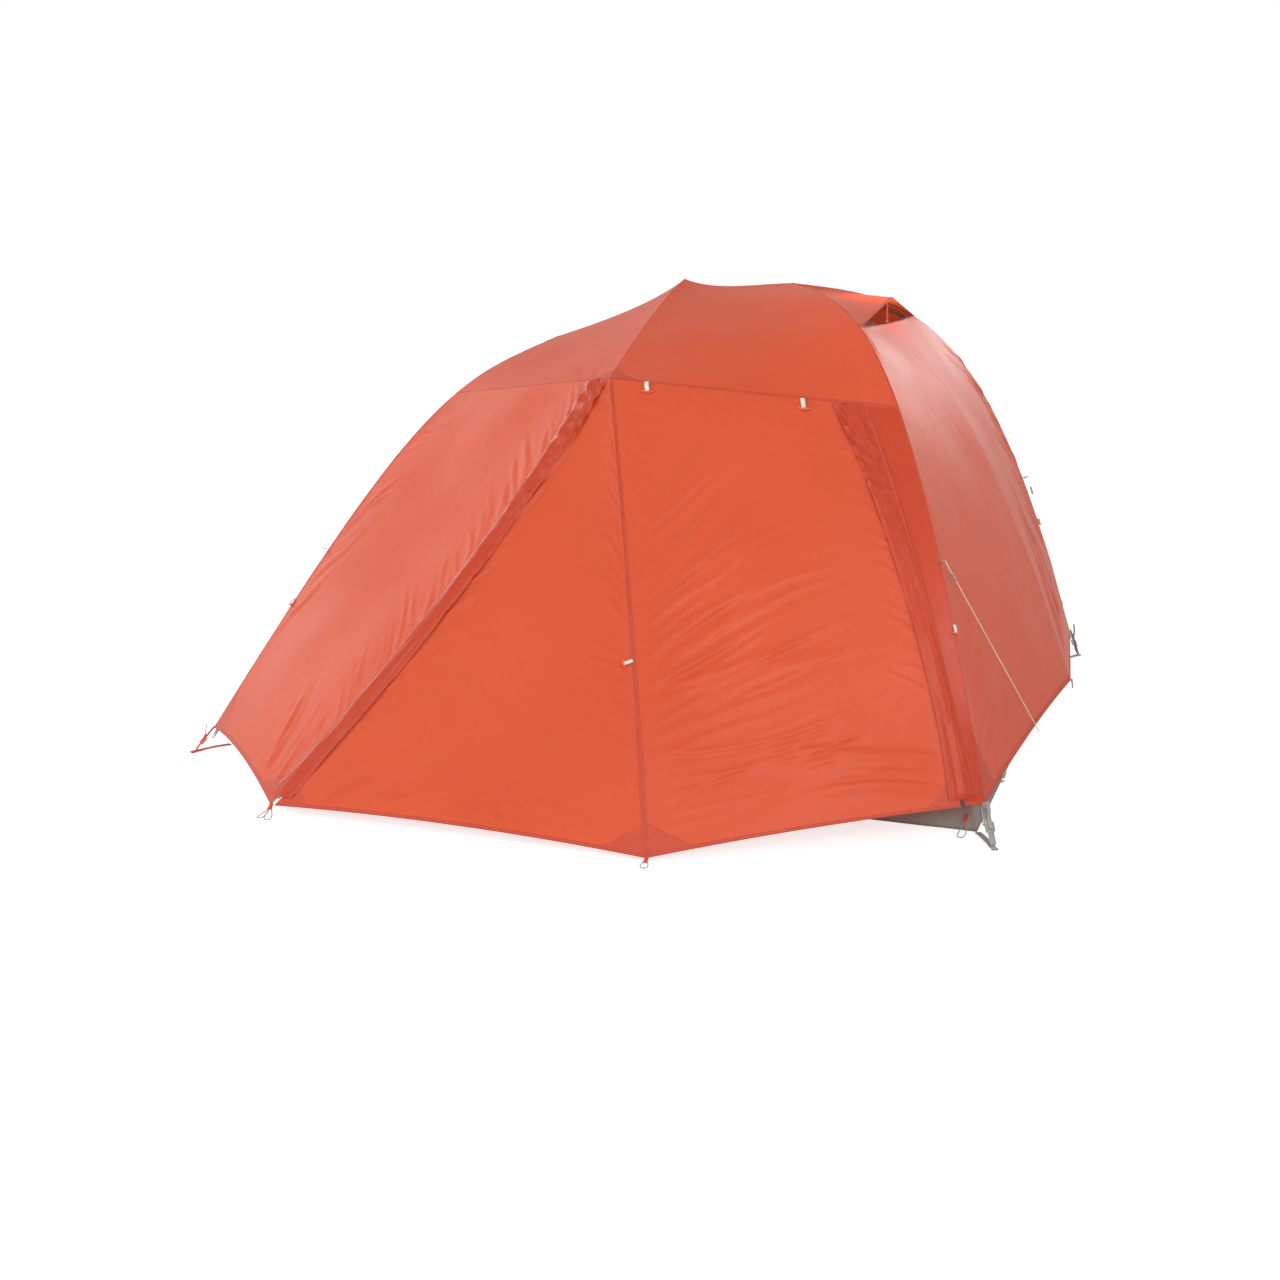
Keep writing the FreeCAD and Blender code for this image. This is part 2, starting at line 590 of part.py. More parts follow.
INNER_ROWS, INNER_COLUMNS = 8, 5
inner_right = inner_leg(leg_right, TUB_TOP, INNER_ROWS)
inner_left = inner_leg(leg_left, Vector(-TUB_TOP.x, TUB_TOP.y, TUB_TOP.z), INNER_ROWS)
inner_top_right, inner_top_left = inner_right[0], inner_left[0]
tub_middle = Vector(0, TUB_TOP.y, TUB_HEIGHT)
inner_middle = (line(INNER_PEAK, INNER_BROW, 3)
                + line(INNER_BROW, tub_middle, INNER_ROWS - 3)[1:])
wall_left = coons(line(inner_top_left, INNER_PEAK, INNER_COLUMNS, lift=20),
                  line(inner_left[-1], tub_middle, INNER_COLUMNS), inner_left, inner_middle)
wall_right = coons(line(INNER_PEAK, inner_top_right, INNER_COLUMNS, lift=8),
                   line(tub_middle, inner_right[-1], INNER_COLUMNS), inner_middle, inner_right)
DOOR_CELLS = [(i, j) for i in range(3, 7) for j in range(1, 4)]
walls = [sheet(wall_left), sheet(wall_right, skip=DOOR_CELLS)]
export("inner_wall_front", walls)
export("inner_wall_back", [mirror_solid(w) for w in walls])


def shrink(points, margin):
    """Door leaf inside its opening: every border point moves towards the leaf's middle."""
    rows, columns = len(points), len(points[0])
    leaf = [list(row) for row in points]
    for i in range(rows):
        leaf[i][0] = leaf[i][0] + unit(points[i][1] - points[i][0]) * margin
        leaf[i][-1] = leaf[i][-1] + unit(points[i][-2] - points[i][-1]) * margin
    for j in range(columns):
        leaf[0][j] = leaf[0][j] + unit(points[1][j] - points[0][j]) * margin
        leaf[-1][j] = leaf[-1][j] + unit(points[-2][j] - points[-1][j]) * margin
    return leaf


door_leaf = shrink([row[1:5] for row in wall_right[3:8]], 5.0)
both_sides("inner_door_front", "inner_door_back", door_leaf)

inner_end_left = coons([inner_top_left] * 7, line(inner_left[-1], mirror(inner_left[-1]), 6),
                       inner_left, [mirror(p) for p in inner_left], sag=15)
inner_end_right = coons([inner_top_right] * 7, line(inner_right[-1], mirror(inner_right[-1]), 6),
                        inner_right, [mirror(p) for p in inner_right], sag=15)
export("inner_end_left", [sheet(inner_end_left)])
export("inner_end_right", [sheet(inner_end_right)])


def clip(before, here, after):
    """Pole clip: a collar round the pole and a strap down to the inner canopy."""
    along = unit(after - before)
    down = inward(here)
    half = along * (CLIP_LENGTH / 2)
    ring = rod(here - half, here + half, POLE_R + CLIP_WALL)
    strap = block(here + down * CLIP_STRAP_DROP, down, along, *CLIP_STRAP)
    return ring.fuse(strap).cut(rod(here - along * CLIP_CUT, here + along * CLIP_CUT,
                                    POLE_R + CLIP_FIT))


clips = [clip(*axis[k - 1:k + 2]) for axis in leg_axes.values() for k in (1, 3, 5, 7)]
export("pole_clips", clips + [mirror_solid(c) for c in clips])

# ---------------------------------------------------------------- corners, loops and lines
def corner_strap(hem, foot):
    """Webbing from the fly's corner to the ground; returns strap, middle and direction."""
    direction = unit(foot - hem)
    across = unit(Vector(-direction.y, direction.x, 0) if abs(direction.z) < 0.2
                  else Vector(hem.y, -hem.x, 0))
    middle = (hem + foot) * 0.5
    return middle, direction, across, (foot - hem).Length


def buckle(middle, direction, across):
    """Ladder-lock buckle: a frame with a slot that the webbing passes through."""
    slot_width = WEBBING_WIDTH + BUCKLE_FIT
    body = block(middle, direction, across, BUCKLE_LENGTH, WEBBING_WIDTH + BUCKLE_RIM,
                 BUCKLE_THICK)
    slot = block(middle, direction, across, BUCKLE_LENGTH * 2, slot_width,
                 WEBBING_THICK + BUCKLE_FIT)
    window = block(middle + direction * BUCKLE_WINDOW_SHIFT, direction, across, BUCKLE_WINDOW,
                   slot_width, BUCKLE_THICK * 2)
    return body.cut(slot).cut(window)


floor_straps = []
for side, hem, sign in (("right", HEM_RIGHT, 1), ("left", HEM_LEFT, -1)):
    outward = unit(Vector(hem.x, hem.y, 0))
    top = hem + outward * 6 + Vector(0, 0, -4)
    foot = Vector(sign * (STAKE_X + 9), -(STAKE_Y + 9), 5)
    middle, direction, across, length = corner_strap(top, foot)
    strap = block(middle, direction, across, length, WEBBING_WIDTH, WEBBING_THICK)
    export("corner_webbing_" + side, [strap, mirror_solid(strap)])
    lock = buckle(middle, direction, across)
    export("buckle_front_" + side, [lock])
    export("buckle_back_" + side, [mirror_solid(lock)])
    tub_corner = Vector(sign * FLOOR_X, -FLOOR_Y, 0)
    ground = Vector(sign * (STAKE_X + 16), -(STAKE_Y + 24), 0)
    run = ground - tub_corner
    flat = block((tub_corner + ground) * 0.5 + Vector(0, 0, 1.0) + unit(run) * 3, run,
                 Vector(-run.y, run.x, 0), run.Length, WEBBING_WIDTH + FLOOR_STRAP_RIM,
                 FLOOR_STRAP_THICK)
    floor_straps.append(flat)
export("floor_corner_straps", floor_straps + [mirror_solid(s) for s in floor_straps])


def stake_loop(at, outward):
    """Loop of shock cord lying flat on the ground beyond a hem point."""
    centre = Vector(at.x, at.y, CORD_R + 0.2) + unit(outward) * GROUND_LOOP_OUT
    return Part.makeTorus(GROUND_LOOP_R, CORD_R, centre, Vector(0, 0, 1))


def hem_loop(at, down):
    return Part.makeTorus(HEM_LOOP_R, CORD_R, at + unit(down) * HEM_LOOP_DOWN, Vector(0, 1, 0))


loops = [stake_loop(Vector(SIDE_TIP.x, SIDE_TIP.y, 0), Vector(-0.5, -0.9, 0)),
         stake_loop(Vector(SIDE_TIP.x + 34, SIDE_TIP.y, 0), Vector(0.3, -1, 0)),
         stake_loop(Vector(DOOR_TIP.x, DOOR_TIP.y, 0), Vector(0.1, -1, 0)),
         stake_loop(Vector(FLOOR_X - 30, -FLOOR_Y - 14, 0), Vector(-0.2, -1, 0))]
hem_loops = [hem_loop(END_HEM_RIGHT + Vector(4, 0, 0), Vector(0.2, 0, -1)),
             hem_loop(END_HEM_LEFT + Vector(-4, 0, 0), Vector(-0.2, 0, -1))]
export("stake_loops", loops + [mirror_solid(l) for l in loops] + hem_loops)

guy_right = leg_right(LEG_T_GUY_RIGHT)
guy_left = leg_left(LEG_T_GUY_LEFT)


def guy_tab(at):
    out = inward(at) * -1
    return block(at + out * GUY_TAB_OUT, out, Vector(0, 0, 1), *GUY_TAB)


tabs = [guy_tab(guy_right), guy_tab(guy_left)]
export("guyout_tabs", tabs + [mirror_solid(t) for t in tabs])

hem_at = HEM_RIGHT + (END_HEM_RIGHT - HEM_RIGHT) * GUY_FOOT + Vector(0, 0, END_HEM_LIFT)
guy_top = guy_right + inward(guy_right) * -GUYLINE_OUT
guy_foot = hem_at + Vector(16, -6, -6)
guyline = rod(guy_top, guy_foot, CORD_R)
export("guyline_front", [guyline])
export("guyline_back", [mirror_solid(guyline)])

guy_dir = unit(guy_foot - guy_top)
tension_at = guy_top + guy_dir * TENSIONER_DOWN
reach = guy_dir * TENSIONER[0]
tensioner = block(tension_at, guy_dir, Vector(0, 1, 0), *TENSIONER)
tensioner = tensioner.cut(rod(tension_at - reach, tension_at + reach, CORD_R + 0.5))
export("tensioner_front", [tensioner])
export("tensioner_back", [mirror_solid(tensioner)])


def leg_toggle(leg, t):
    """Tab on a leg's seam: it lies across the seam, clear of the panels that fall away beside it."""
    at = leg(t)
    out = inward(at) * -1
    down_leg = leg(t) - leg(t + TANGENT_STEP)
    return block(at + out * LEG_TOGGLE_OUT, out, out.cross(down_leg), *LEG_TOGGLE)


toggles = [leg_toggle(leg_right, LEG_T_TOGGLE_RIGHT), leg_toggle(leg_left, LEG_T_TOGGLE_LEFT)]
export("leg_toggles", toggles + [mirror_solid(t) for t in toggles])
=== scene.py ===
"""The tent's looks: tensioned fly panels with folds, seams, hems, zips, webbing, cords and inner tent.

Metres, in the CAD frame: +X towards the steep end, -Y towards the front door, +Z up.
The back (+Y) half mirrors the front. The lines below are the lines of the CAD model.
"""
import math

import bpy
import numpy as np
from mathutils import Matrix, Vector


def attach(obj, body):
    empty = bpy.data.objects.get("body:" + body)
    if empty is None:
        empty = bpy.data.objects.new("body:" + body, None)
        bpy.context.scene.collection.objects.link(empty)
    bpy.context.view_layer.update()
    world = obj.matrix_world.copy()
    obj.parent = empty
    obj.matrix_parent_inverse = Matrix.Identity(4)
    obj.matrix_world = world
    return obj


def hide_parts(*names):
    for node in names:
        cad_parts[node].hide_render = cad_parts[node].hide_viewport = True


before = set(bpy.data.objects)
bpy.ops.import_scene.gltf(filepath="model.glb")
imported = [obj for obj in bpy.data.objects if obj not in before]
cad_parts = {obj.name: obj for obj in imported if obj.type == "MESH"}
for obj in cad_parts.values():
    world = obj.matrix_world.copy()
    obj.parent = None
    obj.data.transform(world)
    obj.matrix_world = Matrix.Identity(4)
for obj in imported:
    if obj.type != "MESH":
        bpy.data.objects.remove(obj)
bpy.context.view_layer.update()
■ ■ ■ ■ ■
- Problem statement
Your task is to give again the lines from the one containing "LEG_T_TOGGLE_RIGHT), leg_toggle(leg_left, LEG_T_TOGGLE_LEFT)]" to the one containing "bpy.data.objects.remove(obj)", both lines included, exactly and without anything added.

- Response
toggles = [leg_toggle(leg_right, LEG_T_TOGGLE_RIGHT), leg_toggle(leg_left, LEG_T_TOGGLE_LEFT)]
export("leg_toggles", toggles + [mirror_solid(t) for t in toggles])
=== scene.py ===
"""The tent's looks: tensioned fly panels with folds, seams, hems, zips, webbing, cords and inner tent.

Metres, in the CAD frame: +X towards the steep end, -Y towards the front door, +Z up.
The back (+Y) half mirrors the front. The lines below are the lines of the CAD model.
"""
import math

import bpy
import numpy as np
from mathutils import Matrix, Vector


def attach(obj, body):
    empty = bpy.data.objects.get("body:" + body)
    if empty is None:
        empty = bpy.data.objects.new("body:" + body, None)
        bpy.context.scene.collection.objects.link(empty)
    bpy.context.view_layer.update()
    world = obj.matrix_world.copy()
    obj.parent = empty
    obj.matrix_parent_inverse = Matrix.Identity(4)
    obj.matrix_world = world
    return obj


def hide_parts(*names):
    for node in names:
        cad_parts[node].hide_render = cad_parts[node].hide_viewport = True


before = set(bpy.data.objects)
bpy.ops.import_scene.gltf(filepath="model.glb")
imported = [obj for obj in bpy.data.objects if obj not in before]
cad_parts = {obj.name: obj for obj in imported if obj.type == "MESH"}
for obj in cad_parts.values():
    world = obj.matrix_world.copy()
    obj.parent = None
    obj.data.transform(world)
    obj.matrix_world = Matrix.Identity(4)
for obj in imported:
    if obj.type != "MESH":
        bpy.data.objects.remove(obj)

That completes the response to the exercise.